**The recreation of a landmark in 1930s documentary photography.
**
The 1939 book Changing New York by Berenice Abbott, with text by
Elizabeth McCausland, is a landmark of American documentary photography
and the career-defining publication by one of modernism's most prominent
photographers. Yet no one has ever seen the book that Abbott and
McCausland actually planned and wrote. In this book, art historian Sarah
M. Miller recreates Abbott and McCausland's original manuscript for
Changing New York by sequencing Abbott's one hundred photographs with
McCausland's astonishing caption texts. This reconstruction is
accompanied by a selection of archival documents that illuminate how the
project was developed, and how the original publisher drastically
altered it.
Miller analyzes the manuscript and its revisions to unearth Abbott and
McCausland's critical engagement with New York City's built environment
and their unique theory of documentary photography.
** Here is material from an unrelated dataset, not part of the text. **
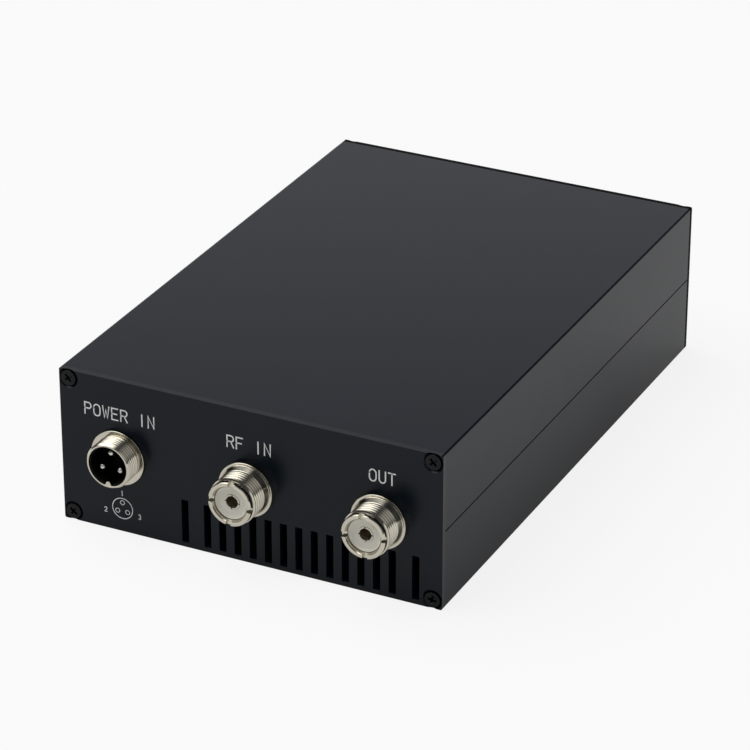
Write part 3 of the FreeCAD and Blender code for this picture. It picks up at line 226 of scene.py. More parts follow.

The battle over
Changing New York, she argues, stemmed from disputes over how Abbott's
photographs--and photography more broadly--should shape urban experience
on the eve of the futuristic 1939 World's Fair. Ultimately it became a
contest over the definition of documentary itself. Gary Van Zante and
Julia Van Haaften contribute an essay on Abbott's archive and the
partnership with McCausland that shaped their creative collaboration.